Gammons was followed on the podium by Mastercard’s Will Judge who examined how the payments sector can contribute to the successful deployment of MaaS. In many areas digital services on smart devices are increasingly replacing plastic as the means of making payment, “this is a fundamental change and one that aligns perfectly with what the MaaS community is trying to achieve,” he said.

While half of all Americans are aware of the facility to make mobile payments, currently only 18% use this facility, “but that’s going to change over the coming years,” said Judge. “You won’t need to build the payments side of MaaS yourselves… there will be lots of solutions from lots of providers and they will be interoperable and in the hands of those who want to use MaaS services,” he assured the audience.   

He identified the company’s Masterpass payment system as effectively the digital equivalent of the current Mastercard.

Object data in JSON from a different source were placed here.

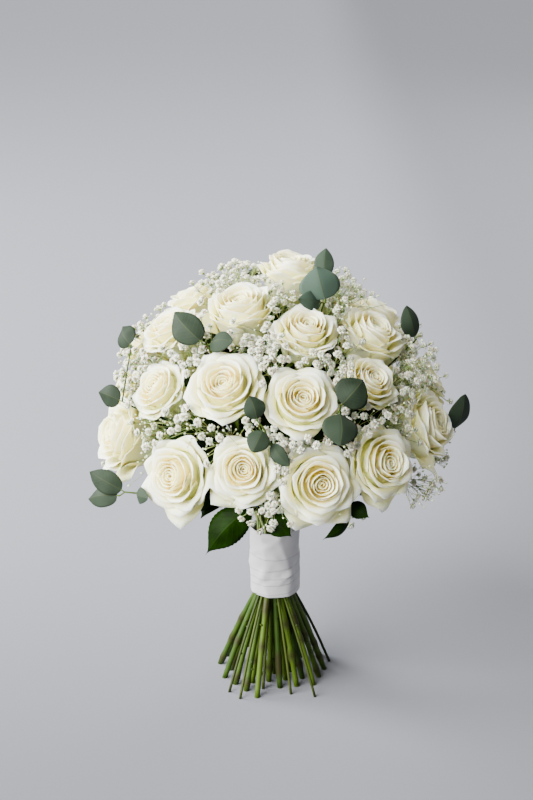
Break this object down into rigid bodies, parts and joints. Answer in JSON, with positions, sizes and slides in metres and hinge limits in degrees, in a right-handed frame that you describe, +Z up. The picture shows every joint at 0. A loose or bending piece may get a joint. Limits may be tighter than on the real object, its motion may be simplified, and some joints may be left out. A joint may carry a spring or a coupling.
{
  "type": "bridal bouquet",
  "caption": "Round hand-tied bridal bouquet: a dome of cream roses with baby's breath, silver eucalyptus and dark leaves, with bare stems under a white satin ribbon wrap.",
  "frame": {"origin": "centre of the middle rose stem's flat cut end, level with the cut ends that the bouquet stands on", "axes": "+Z up from the cut ends to the dome's crown, -Y towards the front of the dome, +X to its right seen from the front"},
  "size_m": [0.3149, 0.3008, 0.3923],
  "materials": {
    "petals": "matt",
    "stems": "satin",
    "eucalyptus": "waxy matt",
    "florets": "matt",
    "leaves": "satin",
    "ribbon": "satin",
    "tape": "matt"
  },
  "bodies": {
    "root": {"babys_breath_back_left": "florets", "babys_breath_back_right": "florets", "babys_breath_back_skirt": "florets", "babys_breath_centre": "florets", "babys_breath_front_skirt": "florets", "babys_breath_left": "florets", "babys_breath_left_crown": "florets", "babys_breath_left_front": "florets", "babys_breath_left_skirt": "florets", "babys_breath_right": "florets", "babys_breath_right_crown": "florets", "babys_breath_right_front": "florets", "babys_breath_right_skirt": "florets", "babys_breath_upper_front": "florets", "binding_tape": "tape", "eucalyptus_back_crown": "eucalyptus", "eucalyptus_back_left": "eucalyptus", "eucalyptus_centre": "eucalyptus", "eucalyptus_crown": "eucalyptus", "eucalyptus_left_shoulder": "eucalyptus", "eucalyptus_left_side": "eucalyptus", "eucalyptus_left_skirt": "eucalyptus", "eucalyptus_right_front": "eucalyptus", "eucalyptus_right_shoulder": "eucalyptus", "eucalyptus_right_side": "eucalyptus", "leaves_back": "leaves", "leaves_front": "leaves", "leaves_right": "leaves", "ribbon_wrap": "ribbon", "rose_bloom_01": "petals", "rose_bloom_02": "petals", "rose_bloom_03": "petals", "rose_bloom_04": "petals", "rose_bloom_05": "petals", "rose_bloom_06": "petals", "rose_bloom_07": "petals", "rose_bloom_08": "petals", "rose_bloom_09": "petals", "rose_bloom_10": "petals", "rose_bloom_11": "petals", "rose_bloom_12": "petals", "rose_bloom_13": "petals", "rose_bloom_14": "petals", "rose_bloom_15": "petals", "rose_bloom_16": "petals", "rose_bloom_17": "petals", "rose_bloom_18": "petals", "rose_bloom_19": "petals", "rose_bloom_20": "petals", "rose_bloom_21": "petals", "rose_bloom_22": "petals", "rose_bloom_23": "petals", "rose_bloom_24": "petals", "rose_bloom_25": "petals", "rose_bloom_26": "petals", "rose_bloom_27": "petals", "rose_bloom_28": "petals", "rose_bloom_29": "petals", "rose_bloom_30": "petals", "rose_stems": "stems"}
  },
  "joints": []
}
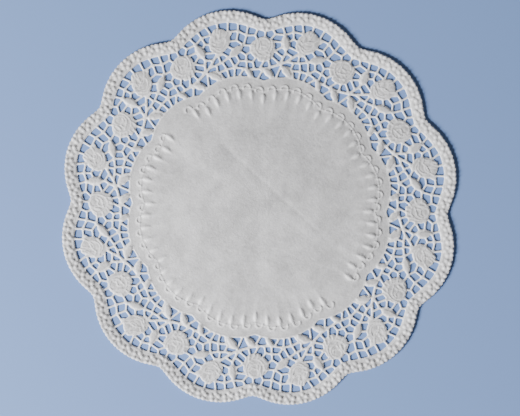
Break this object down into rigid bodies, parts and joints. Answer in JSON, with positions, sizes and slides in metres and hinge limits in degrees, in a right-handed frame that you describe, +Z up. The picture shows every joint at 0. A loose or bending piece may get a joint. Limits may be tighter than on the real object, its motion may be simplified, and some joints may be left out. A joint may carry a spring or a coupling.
{
  "type": "paper lace doily",
  "caption": "Round white paper lace doily with a scalloped beaded rim, a net of roses and leaves, and a plain middle ringed by embossed stitches.",
  "frame": {"origin": "middle of the doily, on the plane that its flat underside rests on", "axes": "+Z up through the sheet, towards the embossed side; +X and +Y in the sheet, with a notch of the rim 28 degrees round from +X towards +Y"},
  "size_m": [0.3538, 0.3538, 0.0018],
  "materials": {
    "paper": "matt"
  },
  "bodies": {
    "root": {"doily": "paper"}
  },
  "joints": []
}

Masterpass ‘tokenises’ the user’s details and provides a digital token that is unique to the user’s device(s) – so instead of merchants having all the details on the user’s card, they only have a token that represents that card. “This will help MaaS providers as the systems [both as tokens and contactless] will be fully interoperable and can be used for ticketing.”

This is already evident in TfL’s contactless card system (provided by Mastercard) which has already accepted payments by users from more than 90 countries.

Such systems will allow payments to be made before travel, to pay for each leg at the appropriate moment or for utility-style payments where the MaaS provider pre-purchases capacity from transport operators. Judge said the latter left the MaaS provider with sorting out payments to various transport operators which he described as, “a huge matrix problem”. A problem that, he said, can be avoided by adopting the ‘pay-as-you-go’ model.